Requirements: Quote, without change, all of the lines that follow.

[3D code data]
-- Begin --
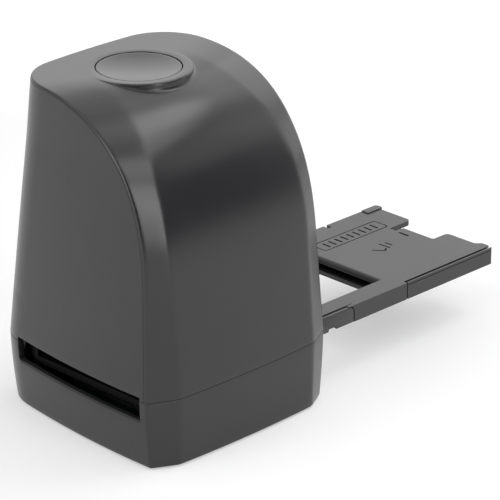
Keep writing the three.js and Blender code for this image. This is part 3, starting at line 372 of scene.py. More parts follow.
def round_edges(obj, width_mm, angle=40, segments=3):
    bevel = obj.modifiers.new("edges", "BEVEL")
    bevel.width = width_mm * MM
    bevel.segments = segments
    bevel.limit_method = "ANGLE"
    bevel.angle_limit = math.radians(angle)
    bevel.harden_normals = False
    apply_modifiers(obj)
    shade(obj)


def shade(obj, angle=40):
    obj.data.polygons.foreach_set("use_smooth", [True] * len(obj.data.polygons))
    obj.data.set_sharp_from_angle(angle=math.radians(angle))


def keep_flats_flat(obj):
    """Let the large flat faces rule the shading, so that no shade line runs over them."""
    shade(obj)
    weights = obj.modifiers.new("flats", "WEIGHTED_NORMAL")
    weights.mode = "FACE_AREA"
    weights.keep_sharp = True
    apply_modifiers(obj)

# %% [markdown]
# ### Cutting and plain shapes
# Holes and grooves are cut with a Boolean. The tools are prisms, a flat outline in plan that is
# carried up. One function then serves for boxes, discs and rounded plans, and each is placed to
# a tenth of a millimetre without moving an object.

# %% Cutting and plain shapes
def combine(obj, tool, operation, solver="EXACT"):
    boolean = obj.modifiers.new("combine", "BOOLEAN")
    boolean.operation = operation
    boolean.solver = solver
    boolean.object = tool
    apply_modifiers(obj)
    bpy.data.objects.remove(tool)


def cut(obj, tool, solver="EXACT"):
    combine(obj, tool, "DIFFERENCE", solver)


def grid_faces(rows, columns, start=0, closed=False, keep=None):
    faces = []
    last = columns if closed else columns - 1
    for r in range(rows - 1):
        for c in range(last):
            if keep and not keep(r, c):
                continue
            d = (c + 1) % columns
            a = start + r * columns
            b = a + columns
            faces.append((a + c, a + d, b + d, b + c))
    return faces


def prism(name, points, zs, material):
    """A flat outline in plan, drawn anticlockwise, carried from zs[0] up to zs[1]."""
    n = len(points)
    verts = [(x, y, zs[0]) for x, y in points] + [(x, y, zs[1]) for x, y in points]
    faces = [tuple(reversed(range(n))), tuple(range(n, 2 * n))]
    faces += [(i, (i + 1) % n, n + (i + 1) % n, n + i) for i in range(n)]
    return mesh_object(name, verts, faces, material, smooth=False)


def box_points(xs, ys):
    return [(xs[0], ys[0]), (xs[1], ys[0]), (xs[1], ys[1]), (xs[0], ys[1])]


def disc_points(x, y, radius, sides=48):
    turns = np.linspace(0, 2 * np.pi, sides, endpoint=False)
    return [(x + radius * math.cos(t), y + radius * math.sin(t)) for t in turns]


# %% [markdown]
# ## Front hood
# One moulding carries the curved front, both chamfers, the roof and the round wall about the
# button. Below the crown it is a plain grid of rows. The roof can't be: a grid would be torn by
# the round hole. So the top is a ring of rays that run from the hood's rim to the button's
# wall, and each ray then climbs that wall with a soft foot and a rounded lip. Where the wall is
# level with the roof, at the back, the same steps lie flat and vanish.

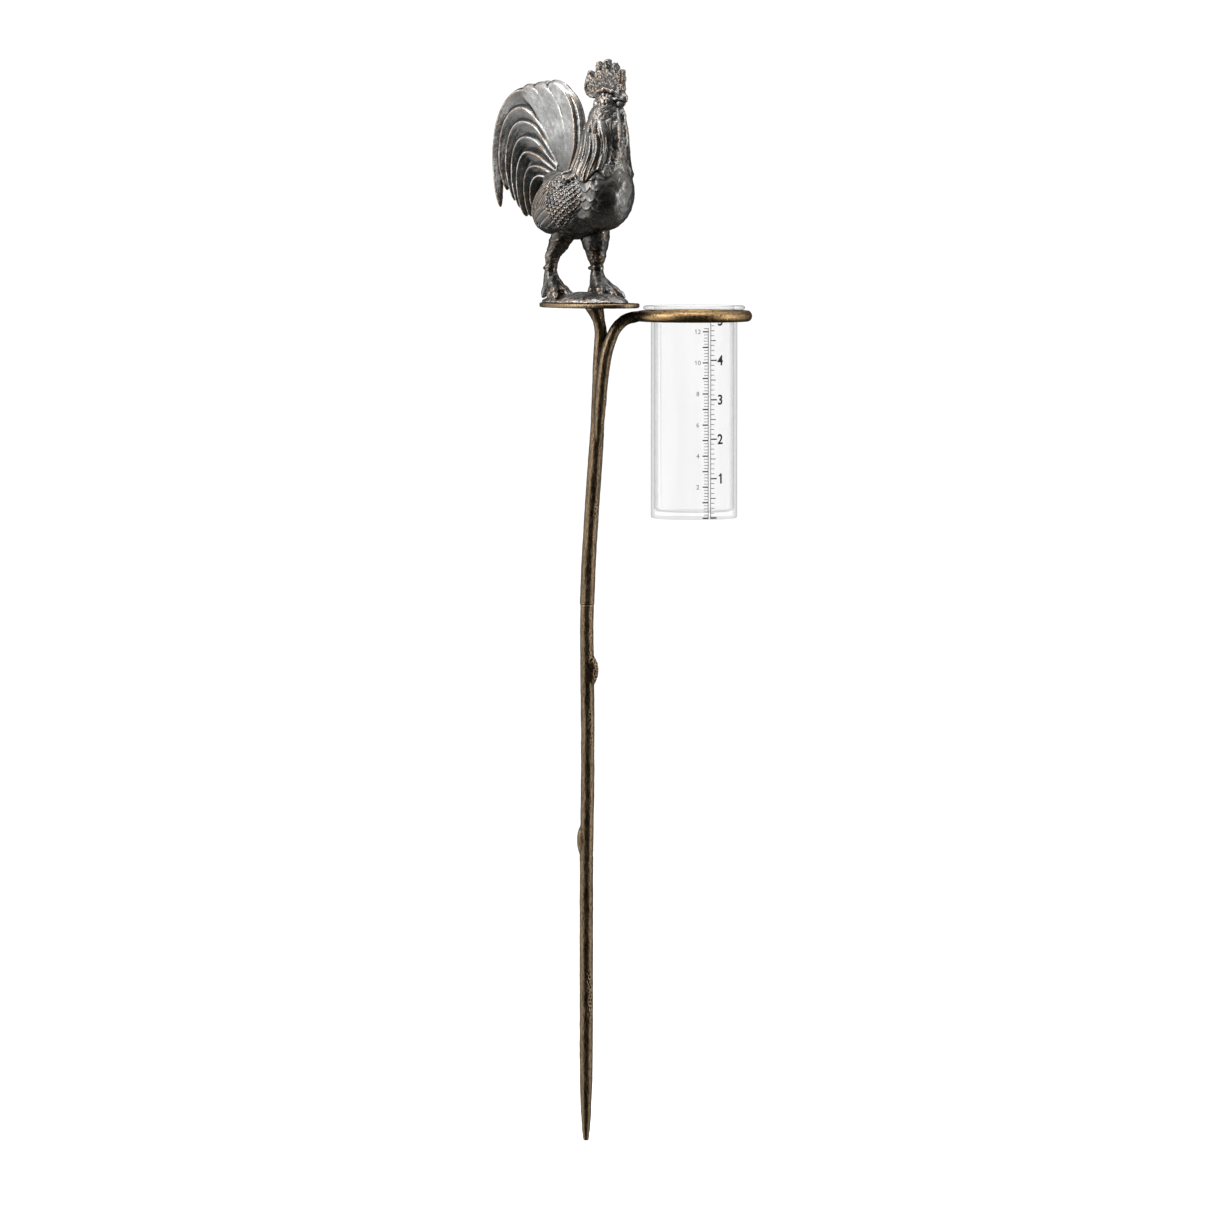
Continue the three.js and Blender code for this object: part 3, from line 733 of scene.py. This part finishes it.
-- End --
Answer for this exercise:
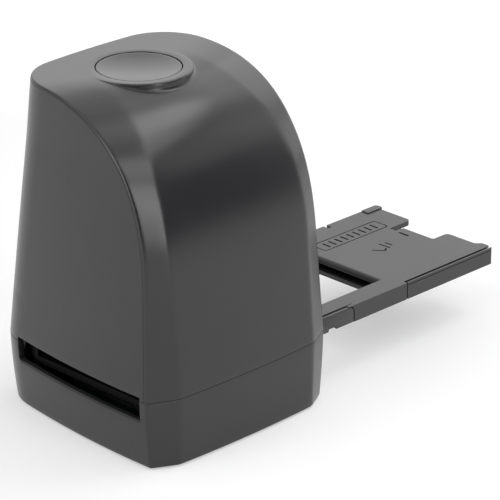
Keep writing the three.js and Blender code for this image. This is part 3, starting at line 372 of scene.py. More parts follow.
def round_edges(obj, width_mm, angle=40, segments=3):
    bevel = obj.modifiers.new("edges", "BEVEL")
    bevel.width = width_mm * MM
    bevel.segments = segments
    bevel.limit_method = "ANGLE"
    bevel.angle_limit = math.radians(angle)
    bevel.harden_normals = False
    apply_modifiers(obj)
    shade(obj)


def shade(obj, angle=40):
    obj.data.polygons.foreach_set("use_smooth", [True] * len(obj.data.polygons))
    obj.data.set_sharp_from_angle(angle=math.radians(angle))


def keep_flats_flat(obj):
    """Let the large flat faces rule the shading, so that no shade line runs over them."""
    shade(obj)
    weights = obj.modifiers.new("flats", "WEIGHTED_NORMAL")
    weights.mode = "FACE_AREA"
    weights.keep_sharp = True
    apply_modifiers(obj)

# %% [markdown]
# ### Cutting and plain shapes
# Holes and grooves are cut with a Boolean. The tools are prisms, a flat outline in plan that is
# carried up. One function then serves for boxes, discs and rounded plans, and each is placed to
# a tenth of a millimetre without moving an object.

# %% Cutting and plain shapes
def combine(obj, tool, operation, solver="EXACT"):
    boolean = obj.modifiers.new("combine", "BOOLEAN")
    boolean.operation = operation
    boolean.solver = solver
    boolean.object = tool
    apply_modifiers(obj)
    bpy.data.objects.remove(tool)


def cut(obj, tool, solver="EXACT"):
    combine(obj, tool, "DIFFERENCE", solver)


def grid_faces(rows, columns, start=0, closed=False, keep=None):
    faces = []
    last = columns if closed else columns - 1
    for r in range(rows - 1):
        for c in range(last):
            if keep and not keep(r, c):
                continue
            d = (c + 1) % columns
            a = start + r * columns
            b = a + columns
            faces.append((a + c, a + d, b + d, b + c))
    return faces


def prism(name, points, zs, material):
    """A flat outline in plan, drawn anticlockwise, carried from zs[0] up to zs[1]."""
    n = len(points)
    verts = [(x, y, zs[0]) for x, y in points] + [(x, y, zs[1]) for x, y in points]
    faces = [tuple(reversed(range(n))), tuple(range(n, 2 * n))]
    faces += [(i, (i + 1) % n, n + (i + 1) % n, n + i) for i in range(n)]
    return mesh_object(name, verts, faces, material, smooth=False)


def box_points(xs, ys):
    return [(xs[0], ys[0]), (xs[1], ys[0]), (xs[1], ys[1]), (xs[0], ys[1])]


def disc_points(x, y, radius, sides=48):
    turns = np.linspace(0, 2 * np.pi, sides, endpoint=False)
    return [(x + radius * math.cos(t), y + radius * math.sin(t)) for t in turns]


# %% [markdown]
# ## Front hood
# One moulding carries the curved front, both chamfers, the roof and the round wall about the
# button. Below the crown it is a plain grid of rows. The roof can't be: a grid would be torn by
# the round hole. So the top is a ring of rays that run from the hood's rim to the button's
# wall, and each ray then climbs that wall with a soft foot and a rounded lip. Where the wall is
# level with the roof, at the back, the same steps lie flat and vanish.

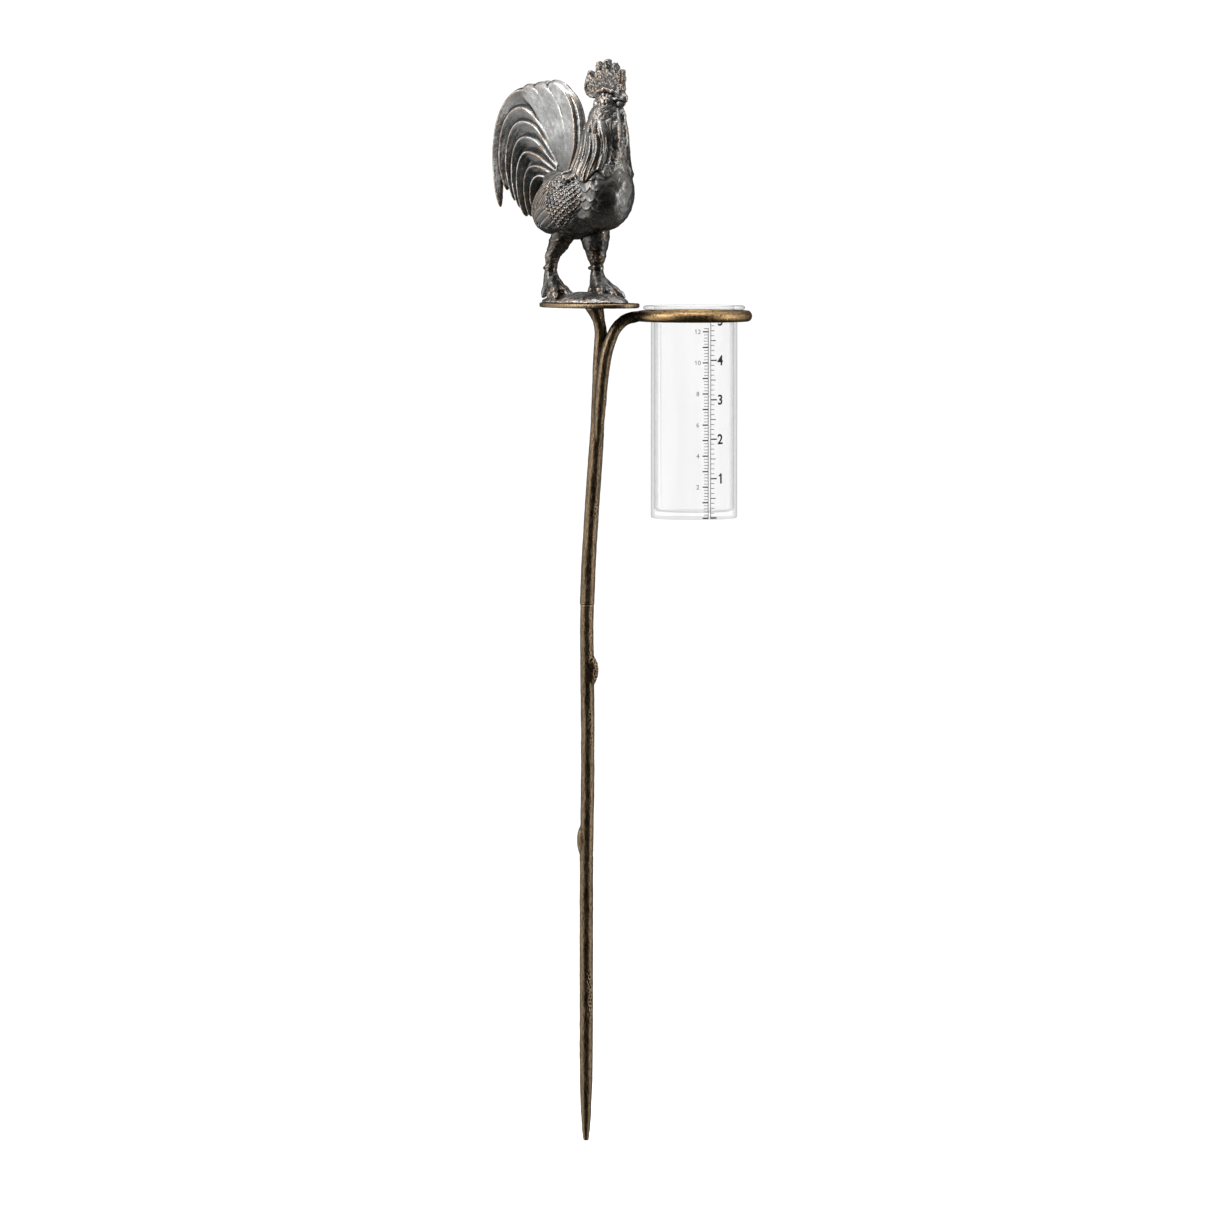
Continue the three.js and Blender code for this object: part 3, from line 733 of scene.py. This part finishes it.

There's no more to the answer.